Samsung reported earnings. Chip stocks dropped. Investors who rode a 145% gain decided that wasn't enough and sold everything like children flipping a Monopoly board.
The AI bar got set high. Samsung cleared most of it. The stock fell anyway because apparently doubling your money in less than a year creates reasonable expectations for tripling it by Thursday.
This is technical analysis in its purest form. A chart goes up 145%. It stops going up. People who bought at the top call their broker screaming about fundamentals they didn't read before they bought. The fundamentals were fine. The fundamentals were always fine. The fundamentals will be fine next quarter when these same people buy back in at higher prices.
Samsung makes chips for AI. AI is the future. The future apparently needed to arrive last Tuesday or the whole thesis falls apart. Every semiconductor stock sold off in sympathy because the market operates on the principle that if one company in a sector disappoints overheated expectations, every company in that sector must also be punished immediately.

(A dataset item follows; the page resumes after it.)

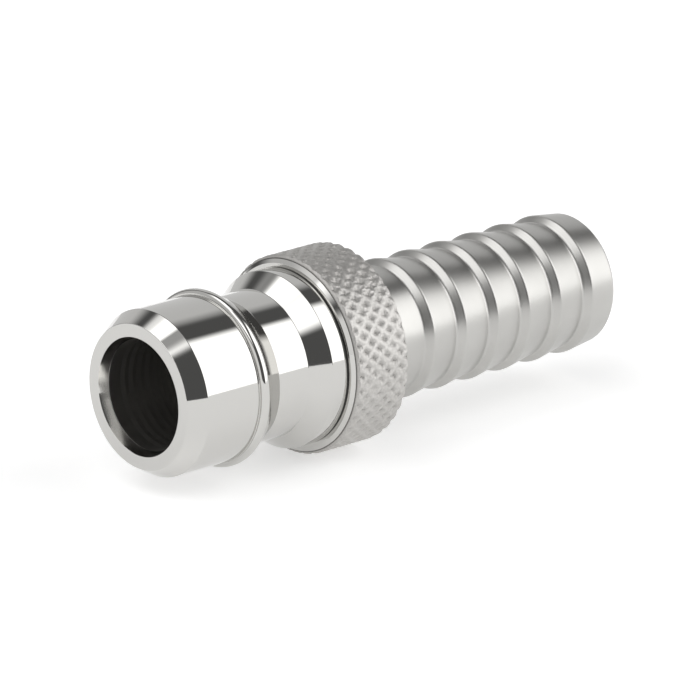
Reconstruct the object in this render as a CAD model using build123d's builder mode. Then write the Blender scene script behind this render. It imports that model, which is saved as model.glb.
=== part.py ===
"""Swivel hose plug of a ball-lock quick coupling, in millimetres.

The X axis is the axis of the flow bore: the nose points to -X and the hose tail to +X. The origin is
the middle of the nose's cylindrical sealing land. +Z is up.

The plug body and the knurled union nut screw together. The hose tail's flange is held between them
by two acetal thrust washers, so that the tail, and the hose on it, can turn in the plug.
"""
import os
from build123d import *

os.makedirs("parts", exist_ok=True)

# Driving dimensions. Every length is along X and every radius is measured from the X axis.
nose_radius = 8.5
nose_chamfer_length = 1.85
nose_chamfer_depth = 1.1
land_length = 6.65
bead_radius = 9.05
bead_length = 1.1
neck_radius = 7.56
front_cone_length = 2.34
neck_length = 3.86
rear_cone_length = 1.9
shoulder_radius = 9.05
shoulder_length = 1.8
seam_width = 0.15
seam_ring_inset = 0.06
edge_break = 0.12

bore_radius = 5.65
bore_lead_in_depth = 0.4
bore_lead_in_length = 1.1
spigot_bore_depth = 11.0
tail_bore_radius = 4.3

nut_length = 7.1
nut_radius = 10.25
nut_front_radius = 9.45
nut_front_chamfer_length = 0.65
nut_back_chamfer = 0.1
nut_web_thickness = 1.8
nut_hole_radius = 7.3

thread_radius = 9.15
thread_pitch = 0.75
thread_depth = 0.4
thread_turns = 4
thread_clearance = 0.04
thread_relief = 0.45

running_clearance = 0.05
seal_clearance = 0.03
end_gap = 0.4
skirt_gap = 0.1
spigot_radius = 6.25
flange_radius = 7.9
flange_length = 4.2
spigot_lead_in_depth = 0.3
spigot_lead_in_length = 0.5
washer_thickness = 1.0
o_ring_section = 1.15
o_ring_groove_width = 1.55
guide_band_width = 2.0
guide_band_thickness = 0.75
wiper_width = 0.9
wiper_height = 0.7

barb_count = 6
barb_pitch = 4.37
barb_radius = 7.22
barb_root_radius = 6.55
barb_nose_radius = 0.3
barb_front_length = 0.75
shank_length = 6.25
tail_end_length = 3.58
tail_end_radius = 6.8
tail_bore_chamfer = 0.4

# Stations along the axis, from the nose face backwards.
nose_face = -(nose_chamfer_length + land_length / 2)
land_start = nose_face + nose_chamfer_length
land_end = land_start + land_length
bead_end = land_end + bead_length
neck_start = bead_end + front_cone_length
neck_end = neck_start + neck_length
cone_end = neck_end + rear_cone_length
shoulder_end = cone_end + shoulder_length
nut_front = shoulder_end + seam_width
nut_back = nut_front + nut_length
nut_web_front = nut_back - nut_web_thickness

# The swivel stack, front to back: counterbore floor, washer, flange, washer, nut web.
spigot_bore_start = nose_face + spigot_bore_depth
rear_washer_front = nut_web_front - washer_thickness
flange_back = rear_washer_front - seal_clearance
flange_front = flange_back - flange_length
front_washer_back = flange_front - seal_clearance
counterbore_floor = front_washer_back - washer_thickness
spigot_front = spigot_bore_start + end_gap
skirt_end = rear_washer_front - skirt_gap

spigot_bore_radius = spigot_radius + running_clearance
counterbore_radius = flange_radius + running_clearance
groove_floor_radius = spigot_radius - o_ring_section
thread_root_radius = thread_radius - thread_depth
thread_start = nut_front + thread_relief
seam_ring_inner_radius = thread_root_radius - 0.25
seam_ring_outer_radius = shoulder_radius - seam_ring_inset

first_barb = nut_back + shank_length
last_barb = first_barb + (barb_count - 1) * barb_pitch
tail_end = last_barb + tail_end_length

# The spigot's O-ring grooves, the flange's guide band groove and the web's wiper groove, by their
# front walls.
o_ring_groove_starts = [spigot_front + 1.2, spigot_front + 4.1]
guide_band_start = (flange_front + flange_back - guide_band_width) / 2
guide_band_inner_radius = counterbore_radius - guide_band_thickness
wiper_start = nut_web_front + (nut_web_thickness - wiper_width) / 2
wiper_outer_radius = nut_hole_radius + wiper_height


def turn(outline):
    """Revolve a closed outline of (x, radius) points about the X axis."""
    with BuildSketch(Plane.XZ) as section:
        with BuildLine():
            Polyline(*outline, close=True)
        make_face()
    revolve(section.sketch, axis=Axis.X)


def thread_outline(crest_radius, root_radius):
    """The zigzag of a screw thread's flanks, one crest for each turn."""
    points = []
    for turn_number in range(thread_turns):
        root = thread_start + turn_number * thread_pitch
        points.append((root, root_radius))
        points.append((root + thread_pitch / 2, crest_radius))
    points.append((thread_start + thread_turns * thread_pitch, root_radius))
    return points


# Plug body: the polished nose, sealing land, retaining bead, locking neck and shoulder, turned from
# one bar. The locking neck has a sloping wall at both ends. The skirt behind the shoulder is threaded
# outside and holds the tail's flange inside.
with BuildPart() as plug_body:
    turn(
        [
            (nose_face, bore_radius + bore_lead_in_depth),
            (nose_face, nose_radius - nose_chamfer_depth),
            (land_start, nose_radius),
            (land_end, nose_radius),
            (bead_end, nose_radius),
            (neck_start, neck_radius),
            (neck_end, neck_radius),
            (cone_end, shoulder_radius),
            (shoulder_end - edge_break, shoulder_radius),
            (shoulder_end, shoulder_radius - edge_break),
            (shoulder_end, seam_ring_inner_radius),
            (thread_start - edge_break, seam_ring_inner_radius),
            *thread_outline(thread_radius, thread_root_radius),
            (skirt_end, thread_root_radius),
            (skirt_end, counterbore_radius),
            (counterbore_floor, counterbore_radius),
            (counterbore_floor, spigot_bore_radius),
            (spigot_bore_start, spigot_bore_radius),
            (spigot_bore_start, bore_radius),
            (nose_face + bore_lead_in_length, bore_radius),
        ]
    )
    # The retaining bead is a half-round rib at the rear end of the land.
    with BuildSketch(Plane.XZ) as bead_section:
        with BuildLine():
            ThreePointArc(
                (land_end, nose_radius),
                ((land_end + bead_end) / 2, bead_radius),
                (bead_end, nose_radius),
            )
            Polyline(
                (bead_end, nose_radius),
                (bead_end, neck_radius),
                (land_end, neck_radius),
                (land_end, nose_radius),
            )
        make_face()
    revolve(bead_section.sketch, axis=Axis.X)
plug_body.part.label = "plug_body"
export_step(plug_body.part, "parts/plug_body.step")

# Knurled union nut: the hand grip. It screws onto the skirt, and its rear web holds the flange in.
# The hole in the web is wide enough to pass over the barbs.
with BuildPart() as knurled_nut:
    turn(
        [
            (nut_front, thread_root_radius + thread_clearance),
            (nut_front, nut_front_radius),
            (nut_front + nut_front_chamfer_length, nut_radius),
            (nut_back - nut_back_chamfer, nut_radius),
            (nut_back, nut_radius - nut_back_chamfer),
            (nut_back, nut_hole_radius),
            (wiper_start + wiper_width, nut_hole_radius),
            (wiper_start + wiper_width, wiper_outer_radius),
            (wiper_start, wiper_outer_radius),
            (wiper_start, nut_hole_radius),
            (nut_web_front, nut_hole_radius),
            (nut_web_front, thread_radius + thread_clearance),
            *reversed(
                thread_outline(
                    thread_radius + thread_clearance,
                    thread_root_radius + thread_clearance,
                )
            ),
        ]
    )
knurled_nut.part.label = "knurled_nut"
export_step(knurled_nut.part, "parts/knurled_nut.step")

# Seam ring: a thin rubber ring nipped between the shoulder and the nut. It keeps dirt out of the
# thread and stops the nut from shaking loose.
with BuildPart() as seam_ring:
    turn(
        [
            (shoulder_end, seam_ring_inner_radius),
            (shoulder_end, seam_ring_outer_radius),
            (nut_front, seam_ring_outer_radius),
            (nut_front, seam_ring_inner_radius),
        ]
    )
seam_ring.part.label = "seam_ring"
export_step(seam_ring.part, "parts/seam_ring.step")

# Hose tail: spigot, flange, shank and barbed stem in one turned piece.
with BuildPart() as hose_tail:
    barb_outline = []
    for barb in range(barb_count):
        crest = first_barb + barb * barb_pitch
        barb_outline.append((crest - barb_front_length, barb_root_radius))
        barb_outline.append((crest, barb_radius))
    turn(
        [
            (spigot_front, tail_bore_radius + tail_bore_chamfer),
            (spigot_front, spigot_radius - spigot_lead_in_depth),
            (spigot_front + spigot_lead_in_length, spigot_radius),
            (flange_front, spigot_radius),
            (flange_front, flange_radius),
            (flange_back, flange_radius),
            (flange_back, barb_root_radius),
            *barb_outline,
            (tail_end - edge_break, tail_end_radius),
            (tail_end, tail_end_radius - edge_break),
            (tail_end, tail_bore_radius + tail_bore_chamfer),
            (tail_end - tail_bore_chamfer, tail_bore_radius),
            (spigot_front + tail_bore_chamfer, tail_bore_radius),
        ]
    )
    crests = hose_tail.edges().filter_by(GeomType.CIRCLE).filter_by(
        lambda edge: abs(edge.radius - barb_radius) < 0.01
    )
    fillet(crests, barb_nose_radius)
    # Grooves for the two O-rings and for the guide band.
    with BuildSketch(Plane.XZ) as groove_section:
        for groove_start in o_ring_groove_starts:
            with Locations((groove_start, groove_floor_radius)):
                Rectangle(o_ring_groove_width, 2 * o_ring_section, align=(Align.MIN, Align.MIN))
        with Locations((guide_band_start, guide_band_inner_radius)):
            Rectangle(guide_band_width, 2 * guide_band_thickness, align=(Align.MIN, Align.MIN))
    revolve(groove_section.sketch, axis=Axis.X, mode=Mode.SUBTRACT)
hose_tail.part.label = "hose_tail"
export_step(hose_tail.part, "parts/hose_tail.step")

# Thrust washers: acetal rings on both sides of the flange. The front one stands in the body's
# counterbore, and the rear one in the nut, against its web.
with BuildPart() as front_thrust_washer:
    with BuildSketch(Plane.YZ.offset(counterbore_floor)):
        Circle(counterbore_radius - running_clearance)
        Circle(spigot_bore_radius, mode=Mode.SUBTRACT)
    extrude(amount=washer_thickness)
front_thrust_washer.part.label = "front_thrust_washer"
export_step(front_thrust_washer.part, "parts/front_thrust_washer.step")

with BuildPart() as rear_thrust_washer:
    with BuildSketch(Plane.YZ.offset(rear_washer_front)):
        Circle(thread_root_radius)
        Circle(barb_root_radius + running_clearance, mode=Mode.SUBTRACT)
    extrude(amount=washer_thickness)
rear_thrust_washer.part.label = "rear_thrust_washer"
export_step(rear_thrust_washer.part, "parts/rear_thrust_washer.step")

# O-rings: they turn with the spigot and seal against the body's bore. Each is drawn as squeezed in
# its groove, a round section that just clears the bore.
o_ring_radius = (o_ring_section + running_clearance - seal_clearance) / 2
for name, groove_start in zip(["front_o_ring", "rear_o_ring"], o_ring_groove_starts):
    cord_centre = (groove_start + o_ring_groove_width / 2, groove_floor_radius + o_ring_radius)
    with BuildPart() as o_ring:
        with BuildSketch(Plane.XZ) as cord_section:
            with Locations(cord_centre):
                Circle(o_ring_radius)
        revolve(cord_section.sketch, axis=Axis.X)
    o_ring.part.label = name
    export_step(o_ring.part, f"parts/{name}.step")

# Guide band: a PTFE strip in the flange's groove. It carries the side load of the hose.
with BuildPart() as guide_band:
    with BuildSketch(Plane.YZ.offset(guide_band_start)):
        Circle(counterbore_radius - seal_clearance)
        Circle(guide_band_inner_radius, mode=Mode.SUBTRACT)
    extrude(amount=guide_band_width)
guide_band.part.label = "guide_band"
export_step(guide_band.part, "parts/guide_band.step")

# Dust wiper: a soft rubber ring in the web's groove, which runs on the tail's shank.
with BuildPart() as dust_wiper:
    with BuildSketch(Plane.YZ.offset(wiper_start)):
        Circle(wiper_outer_radius)
        Circle(barb_root_radius + seal_clearance, mode=Mode.SUBTRACT)
    extrude(amount=wiper_width)
dust_wiper.part.label = "dust_wiper"
export_step(dust_wiper.part, "parts/dust_wiper.step")

print("overall length", round(tail_end - nose_face, 2))
print("nose face to the first barb", round(first_barb - nose_face, 2))
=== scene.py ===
import math
import bpy
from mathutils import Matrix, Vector, noise


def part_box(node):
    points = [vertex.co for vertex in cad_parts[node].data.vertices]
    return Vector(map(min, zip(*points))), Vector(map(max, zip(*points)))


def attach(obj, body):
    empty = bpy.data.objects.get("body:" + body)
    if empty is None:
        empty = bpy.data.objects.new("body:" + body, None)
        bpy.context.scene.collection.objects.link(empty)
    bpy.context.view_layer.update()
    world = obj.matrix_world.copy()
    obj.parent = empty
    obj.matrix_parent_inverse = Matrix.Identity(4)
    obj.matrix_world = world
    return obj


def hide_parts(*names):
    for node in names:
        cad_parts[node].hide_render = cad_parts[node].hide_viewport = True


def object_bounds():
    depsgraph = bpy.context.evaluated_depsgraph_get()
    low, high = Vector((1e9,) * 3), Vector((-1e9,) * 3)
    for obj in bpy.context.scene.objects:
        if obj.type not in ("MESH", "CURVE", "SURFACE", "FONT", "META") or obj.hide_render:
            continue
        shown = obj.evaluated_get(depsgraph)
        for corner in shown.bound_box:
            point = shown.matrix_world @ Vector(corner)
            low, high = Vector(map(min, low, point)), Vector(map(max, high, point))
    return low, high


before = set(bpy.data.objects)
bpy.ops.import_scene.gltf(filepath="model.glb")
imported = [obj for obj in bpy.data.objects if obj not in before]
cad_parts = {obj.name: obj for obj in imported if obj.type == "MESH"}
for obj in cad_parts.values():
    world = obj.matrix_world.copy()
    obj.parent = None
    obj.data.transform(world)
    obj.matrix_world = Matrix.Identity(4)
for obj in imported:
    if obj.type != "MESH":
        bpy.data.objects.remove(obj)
cad_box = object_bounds()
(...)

The earnings weren't bad. They just weren't good enough to justify a stock that went parabolic because someone on Twitter said AI chips would print money forever. Turns out Samsung is a company that makes products and reports quarterly results like every other boring business that's existed since the invention of accounting.
Retail traders who bought semiconductor ETFs three weeks ago are now experts on fab capacity and margin compression. They learned these terms yesterday while panic-selling at a loss.
The chart said buy at 145% up. The chart now says sell. This is why you're poor.